WHAT YOU WILL DO: Extract exactly the run of lines starting at the line that holds "Circle(valve_stem_radius + nut_gap, mode=Mode.SUBTRACT)" and ending at the line that holds "bpy.data.objects.remove(obj)", both included.

# # # # # # #

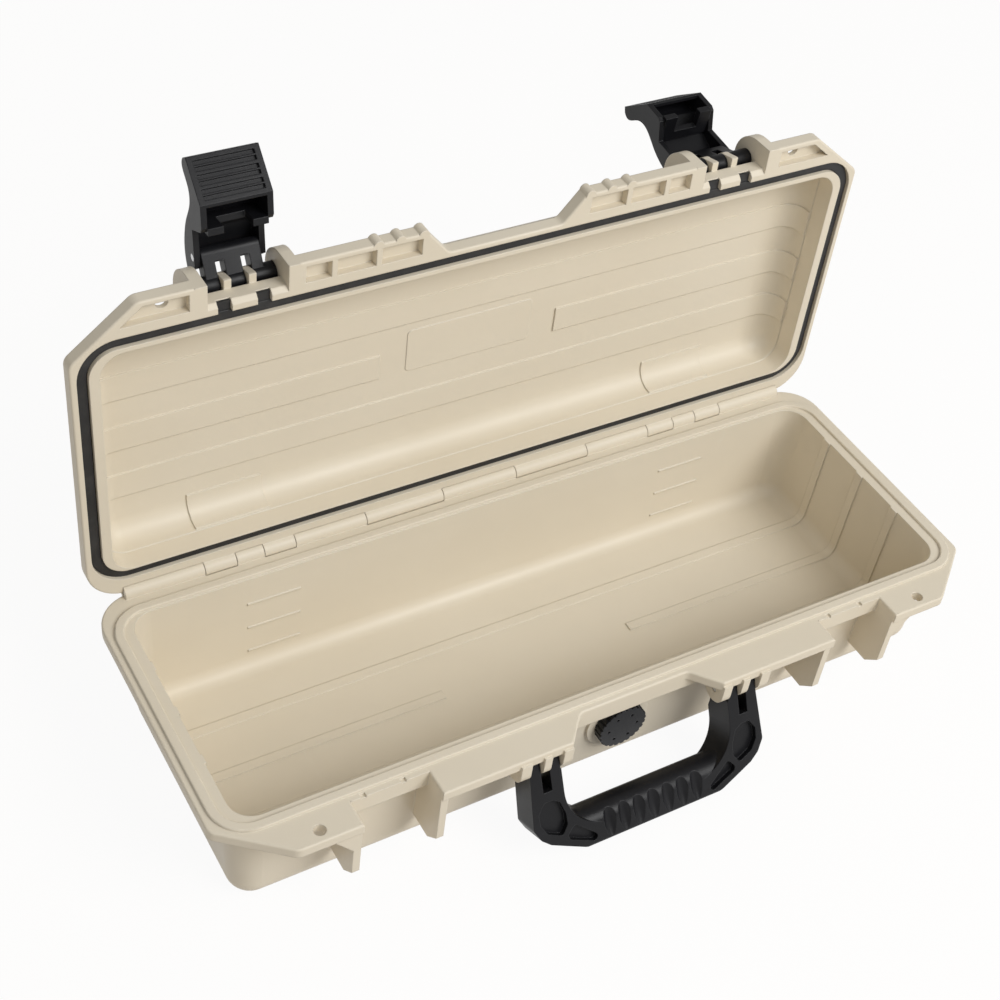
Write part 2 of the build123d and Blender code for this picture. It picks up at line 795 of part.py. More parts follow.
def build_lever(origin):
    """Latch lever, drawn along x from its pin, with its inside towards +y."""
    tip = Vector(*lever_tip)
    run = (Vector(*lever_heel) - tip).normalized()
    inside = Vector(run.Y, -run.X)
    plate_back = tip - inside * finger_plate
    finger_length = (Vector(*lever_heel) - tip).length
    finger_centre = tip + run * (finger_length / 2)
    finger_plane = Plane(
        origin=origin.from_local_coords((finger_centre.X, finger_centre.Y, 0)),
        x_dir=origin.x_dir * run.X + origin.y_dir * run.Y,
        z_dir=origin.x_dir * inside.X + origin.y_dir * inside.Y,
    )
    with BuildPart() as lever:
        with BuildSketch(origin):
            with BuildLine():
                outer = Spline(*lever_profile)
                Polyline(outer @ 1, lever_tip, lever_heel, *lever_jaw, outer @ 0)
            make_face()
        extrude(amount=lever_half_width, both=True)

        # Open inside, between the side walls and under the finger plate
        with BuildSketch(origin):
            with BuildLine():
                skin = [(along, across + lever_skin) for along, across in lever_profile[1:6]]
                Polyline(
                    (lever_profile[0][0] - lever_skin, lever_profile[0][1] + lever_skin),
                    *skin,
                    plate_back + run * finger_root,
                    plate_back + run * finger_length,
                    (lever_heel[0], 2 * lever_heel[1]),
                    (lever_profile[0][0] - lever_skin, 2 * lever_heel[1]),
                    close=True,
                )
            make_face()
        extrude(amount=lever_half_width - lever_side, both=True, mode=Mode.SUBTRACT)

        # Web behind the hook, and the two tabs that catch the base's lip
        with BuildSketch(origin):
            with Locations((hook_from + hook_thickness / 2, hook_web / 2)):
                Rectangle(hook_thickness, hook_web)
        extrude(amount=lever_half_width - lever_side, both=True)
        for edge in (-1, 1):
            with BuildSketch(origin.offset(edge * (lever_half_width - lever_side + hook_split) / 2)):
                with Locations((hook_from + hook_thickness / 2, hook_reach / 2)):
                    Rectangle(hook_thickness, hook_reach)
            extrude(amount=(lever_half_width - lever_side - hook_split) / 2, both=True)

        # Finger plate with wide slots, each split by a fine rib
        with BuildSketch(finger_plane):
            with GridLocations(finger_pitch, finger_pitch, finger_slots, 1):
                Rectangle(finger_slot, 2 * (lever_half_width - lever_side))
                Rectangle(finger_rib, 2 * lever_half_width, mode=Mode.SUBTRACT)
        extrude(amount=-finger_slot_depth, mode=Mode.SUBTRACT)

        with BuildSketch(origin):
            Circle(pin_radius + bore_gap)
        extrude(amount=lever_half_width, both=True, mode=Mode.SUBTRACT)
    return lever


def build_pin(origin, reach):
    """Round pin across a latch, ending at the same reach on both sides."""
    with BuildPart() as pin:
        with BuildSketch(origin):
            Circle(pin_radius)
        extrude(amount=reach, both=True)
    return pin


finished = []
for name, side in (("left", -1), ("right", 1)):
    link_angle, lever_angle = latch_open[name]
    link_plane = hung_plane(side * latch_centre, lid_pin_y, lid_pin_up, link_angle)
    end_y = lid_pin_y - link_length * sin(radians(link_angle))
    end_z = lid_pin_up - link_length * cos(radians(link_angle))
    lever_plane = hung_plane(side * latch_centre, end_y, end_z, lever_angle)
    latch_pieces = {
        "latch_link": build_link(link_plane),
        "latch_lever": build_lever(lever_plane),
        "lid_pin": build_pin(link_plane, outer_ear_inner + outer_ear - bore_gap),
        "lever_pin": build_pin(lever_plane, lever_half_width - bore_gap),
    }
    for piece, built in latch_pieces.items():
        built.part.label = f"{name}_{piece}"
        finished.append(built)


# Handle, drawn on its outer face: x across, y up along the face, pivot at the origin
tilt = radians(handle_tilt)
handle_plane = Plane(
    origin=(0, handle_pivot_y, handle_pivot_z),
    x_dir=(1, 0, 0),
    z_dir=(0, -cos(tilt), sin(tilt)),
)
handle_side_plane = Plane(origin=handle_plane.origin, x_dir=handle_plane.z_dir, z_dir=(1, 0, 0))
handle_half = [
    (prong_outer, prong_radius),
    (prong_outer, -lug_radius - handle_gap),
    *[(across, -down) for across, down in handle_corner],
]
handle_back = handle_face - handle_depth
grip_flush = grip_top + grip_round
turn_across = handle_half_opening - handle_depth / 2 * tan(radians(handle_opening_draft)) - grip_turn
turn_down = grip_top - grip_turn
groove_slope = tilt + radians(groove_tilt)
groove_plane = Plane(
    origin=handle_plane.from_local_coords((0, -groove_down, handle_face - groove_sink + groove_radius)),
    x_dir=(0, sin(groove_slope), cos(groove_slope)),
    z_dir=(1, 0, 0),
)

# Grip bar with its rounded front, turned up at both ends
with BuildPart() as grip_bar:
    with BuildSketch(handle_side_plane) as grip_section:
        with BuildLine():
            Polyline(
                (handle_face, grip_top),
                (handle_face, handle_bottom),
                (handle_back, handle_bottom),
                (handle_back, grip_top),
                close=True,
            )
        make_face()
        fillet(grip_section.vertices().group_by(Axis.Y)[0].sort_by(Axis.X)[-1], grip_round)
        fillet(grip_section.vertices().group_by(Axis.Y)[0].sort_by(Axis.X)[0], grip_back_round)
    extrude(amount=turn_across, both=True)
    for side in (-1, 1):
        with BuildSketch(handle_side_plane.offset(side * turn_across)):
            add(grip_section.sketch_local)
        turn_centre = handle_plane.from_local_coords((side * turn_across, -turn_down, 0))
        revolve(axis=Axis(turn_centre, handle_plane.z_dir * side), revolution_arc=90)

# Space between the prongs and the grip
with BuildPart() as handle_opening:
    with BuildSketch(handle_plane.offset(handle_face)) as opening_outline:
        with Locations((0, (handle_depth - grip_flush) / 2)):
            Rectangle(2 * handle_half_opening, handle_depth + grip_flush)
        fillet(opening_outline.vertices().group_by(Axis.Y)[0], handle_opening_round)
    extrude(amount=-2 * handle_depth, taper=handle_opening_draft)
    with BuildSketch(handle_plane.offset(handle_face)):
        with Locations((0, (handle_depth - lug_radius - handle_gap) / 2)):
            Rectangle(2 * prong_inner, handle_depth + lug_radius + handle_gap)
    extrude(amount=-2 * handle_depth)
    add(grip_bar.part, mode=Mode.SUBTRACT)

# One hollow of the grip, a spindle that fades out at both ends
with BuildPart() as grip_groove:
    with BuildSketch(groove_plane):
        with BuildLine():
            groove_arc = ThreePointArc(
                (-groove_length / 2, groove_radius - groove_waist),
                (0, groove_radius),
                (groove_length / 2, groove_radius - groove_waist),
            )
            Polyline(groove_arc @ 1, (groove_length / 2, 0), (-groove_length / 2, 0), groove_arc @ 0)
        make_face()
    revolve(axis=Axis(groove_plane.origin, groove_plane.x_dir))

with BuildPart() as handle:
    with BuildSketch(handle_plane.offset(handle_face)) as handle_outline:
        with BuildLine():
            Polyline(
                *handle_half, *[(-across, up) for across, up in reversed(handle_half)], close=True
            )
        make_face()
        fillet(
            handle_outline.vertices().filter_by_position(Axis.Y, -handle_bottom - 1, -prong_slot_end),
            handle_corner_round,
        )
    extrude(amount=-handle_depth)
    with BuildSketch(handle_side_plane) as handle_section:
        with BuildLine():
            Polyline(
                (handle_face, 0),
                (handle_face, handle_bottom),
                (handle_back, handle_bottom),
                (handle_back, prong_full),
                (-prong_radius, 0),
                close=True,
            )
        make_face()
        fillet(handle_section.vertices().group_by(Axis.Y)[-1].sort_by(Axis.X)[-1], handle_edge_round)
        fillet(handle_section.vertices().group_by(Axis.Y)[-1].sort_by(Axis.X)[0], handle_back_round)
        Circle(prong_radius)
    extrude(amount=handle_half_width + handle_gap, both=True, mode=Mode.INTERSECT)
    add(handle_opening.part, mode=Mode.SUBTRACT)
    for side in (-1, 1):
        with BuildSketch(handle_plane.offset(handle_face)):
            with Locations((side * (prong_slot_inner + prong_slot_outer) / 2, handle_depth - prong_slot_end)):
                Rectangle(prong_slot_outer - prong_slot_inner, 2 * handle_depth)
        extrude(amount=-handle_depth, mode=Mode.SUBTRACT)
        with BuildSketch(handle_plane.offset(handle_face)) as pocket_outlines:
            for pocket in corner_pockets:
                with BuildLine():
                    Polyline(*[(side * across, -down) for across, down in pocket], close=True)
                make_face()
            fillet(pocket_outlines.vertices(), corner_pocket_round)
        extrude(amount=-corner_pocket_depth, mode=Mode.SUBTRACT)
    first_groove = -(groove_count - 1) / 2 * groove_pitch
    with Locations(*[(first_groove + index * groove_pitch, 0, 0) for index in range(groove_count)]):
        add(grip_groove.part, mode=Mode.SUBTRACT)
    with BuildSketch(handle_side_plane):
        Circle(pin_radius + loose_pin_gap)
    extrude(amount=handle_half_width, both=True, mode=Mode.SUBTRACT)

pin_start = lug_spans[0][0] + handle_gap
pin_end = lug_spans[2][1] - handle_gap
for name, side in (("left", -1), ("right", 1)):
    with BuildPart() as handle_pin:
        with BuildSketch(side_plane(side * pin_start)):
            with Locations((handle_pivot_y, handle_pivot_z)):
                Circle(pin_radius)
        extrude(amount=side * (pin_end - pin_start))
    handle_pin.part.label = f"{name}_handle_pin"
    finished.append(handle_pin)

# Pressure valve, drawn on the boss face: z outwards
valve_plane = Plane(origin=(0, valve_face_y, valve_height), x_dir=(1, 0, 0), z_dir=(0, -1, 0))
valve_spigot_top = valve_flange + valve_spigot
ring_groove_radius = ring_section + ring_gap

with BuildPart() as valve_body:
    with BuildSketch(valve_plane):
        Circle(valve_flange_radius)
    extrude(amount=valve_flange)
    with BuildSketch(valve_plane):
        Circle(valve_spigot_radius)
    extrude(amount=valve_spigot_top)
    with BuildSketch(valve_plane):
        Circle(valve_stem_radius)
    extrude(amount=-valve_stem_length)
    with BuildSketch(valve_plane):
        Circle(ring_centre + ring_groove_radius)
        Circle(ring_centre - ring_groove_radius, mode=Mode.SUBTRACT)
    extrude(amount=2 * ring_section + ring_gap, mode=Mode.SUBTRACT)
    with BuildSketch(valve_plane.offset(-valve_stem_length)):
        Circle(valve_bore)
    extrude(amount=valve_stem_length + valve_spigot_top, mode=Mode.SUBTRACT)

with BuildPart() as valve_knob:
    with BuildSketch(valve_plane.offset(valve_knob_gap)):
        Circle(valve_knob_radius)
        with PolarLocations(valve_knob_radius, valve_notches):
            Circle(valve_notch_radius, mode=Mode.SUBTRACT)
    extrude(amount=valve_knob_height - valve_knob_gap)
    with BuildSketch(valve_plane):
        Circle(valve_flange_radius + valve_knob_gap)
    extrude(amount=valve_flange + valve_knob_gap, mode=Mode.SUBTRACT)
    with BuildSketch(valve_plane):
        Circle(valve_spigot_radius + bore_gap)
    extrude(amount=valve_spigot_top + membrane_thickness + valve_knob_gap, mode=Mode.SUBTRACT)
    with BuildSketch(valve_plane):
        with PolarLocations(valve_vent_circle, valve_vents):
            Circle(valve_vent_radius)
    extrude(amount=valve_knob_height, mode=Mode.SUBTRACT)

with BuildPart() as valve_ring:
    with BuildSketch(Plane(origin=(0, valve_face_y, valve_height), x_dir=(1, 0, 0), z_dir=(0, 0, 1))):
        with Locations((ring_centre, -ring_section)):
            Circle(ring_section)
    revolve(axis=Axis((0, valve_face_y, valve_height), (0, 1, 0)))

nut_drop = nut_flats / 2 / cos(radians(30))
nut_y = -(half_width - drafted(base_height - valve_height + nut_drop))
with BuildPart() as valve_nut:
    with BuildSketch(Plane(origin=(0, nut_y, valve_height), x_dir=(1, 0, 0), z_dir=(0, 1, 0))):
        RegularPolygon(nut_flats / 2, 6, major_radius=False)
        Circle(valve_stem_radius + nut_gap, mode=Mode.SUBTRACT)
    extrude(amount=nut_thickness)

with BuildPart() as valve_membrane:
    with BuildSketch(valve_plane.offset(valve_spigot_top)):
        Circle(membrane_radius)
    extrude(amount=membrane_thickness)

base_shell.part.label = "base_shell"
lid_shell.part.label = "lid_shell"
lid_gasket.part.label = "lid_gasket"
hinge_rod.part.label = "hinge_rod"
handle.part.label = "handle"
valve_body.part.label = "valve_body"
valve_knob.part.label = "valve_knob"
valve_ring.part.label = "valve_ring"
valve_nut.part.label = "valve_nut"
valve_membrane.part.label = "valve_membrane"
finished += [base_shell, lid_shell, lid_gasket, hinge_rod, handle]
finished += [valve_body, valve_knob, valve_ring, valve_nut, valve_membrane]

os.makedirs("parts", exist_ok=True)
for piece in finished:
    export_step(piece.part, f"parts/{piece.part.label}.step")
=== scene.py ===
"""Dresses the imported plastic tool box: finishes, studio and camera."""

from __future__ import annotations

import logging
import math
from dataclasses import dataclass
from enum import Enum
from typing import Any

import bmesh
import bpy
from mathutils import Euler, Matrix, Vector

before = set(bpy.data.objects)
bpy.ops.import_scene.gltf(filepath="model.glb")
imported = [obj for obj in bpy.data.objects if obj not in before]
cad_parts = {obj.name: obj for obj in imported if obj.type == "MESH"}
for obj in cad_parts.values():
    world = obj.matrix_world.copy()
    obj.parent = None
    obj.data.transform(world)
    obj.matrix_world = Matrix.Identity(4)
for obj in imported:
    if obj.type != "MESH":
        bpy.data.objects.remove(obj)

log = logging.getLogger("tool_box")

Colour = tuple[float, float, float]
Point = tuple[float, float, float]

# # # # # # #

RESPONSE FOR THIS EXERCISE:
        Circle(valve_stem_radius + nut_gap, mode=Mode.SUBTRACT)
    extrude(amount=nut_thickness)

with BuildPart() as valve_membrane:
    with BuildSketch(valve_plane.offset(valve_spigot_top)):
        Circle(membrane_radius)
    extrude(amount=membrane_thickness)

base_shell.part.label = "base_shell"
lid_shell.part.label = "lid_shell"
lid_gasket.part.label = "lid_gasket"
hinge_rod.part.label = "hinge_rod"
handle.part.label = "handle"
valve_body.part.label = "valve_body"
valve_knob.part.label = "valve_knob"
valve_ring.part.label = "valve_ring"
valve_nut.part.label = "valve_nut"
valve_membrane.part.label = "valve_membrane"
finished += [base_shell, lid_shell, lid_gasket, hinge_rod, handle]
finished += [valve_body, valve_knob, valve_ring, valve_nut, valve_membrane]

os.makedirs("parts", exist_ok=True)
for piece in finished:
    export_step(piece.part, f"parts/{piece.part.label}.step")
=== scene.py ===
"""Dresses the imported plastic tool box: finishes, studio and camera."""

from __future__ import annotations

import logging
import math
from dataclasses import dataclass
from enum import Enum
from typing import Any

import bmesh
import bpy
from mathutils import Euler, Matrix, Vector

before = set(bpy.data.objects)
bpy.ops.import_scene.gltf(filepath="model.glb")
imported = [obj for obj in bpy.data.objects if obj not in before]
cad_parts = {obj.name: obj for obj in imported if obj.type == "MESH"}
for obj in cad_parts.values():
    world = obj.matrix_world.copy()
    obj.parent = None
    obj.data.transform(world)
    obj.matrix_world = Matrix.Identity(4)
for obj in imported:
    if obj.type != "MESH":
        bpy.data.objects.remove(obj)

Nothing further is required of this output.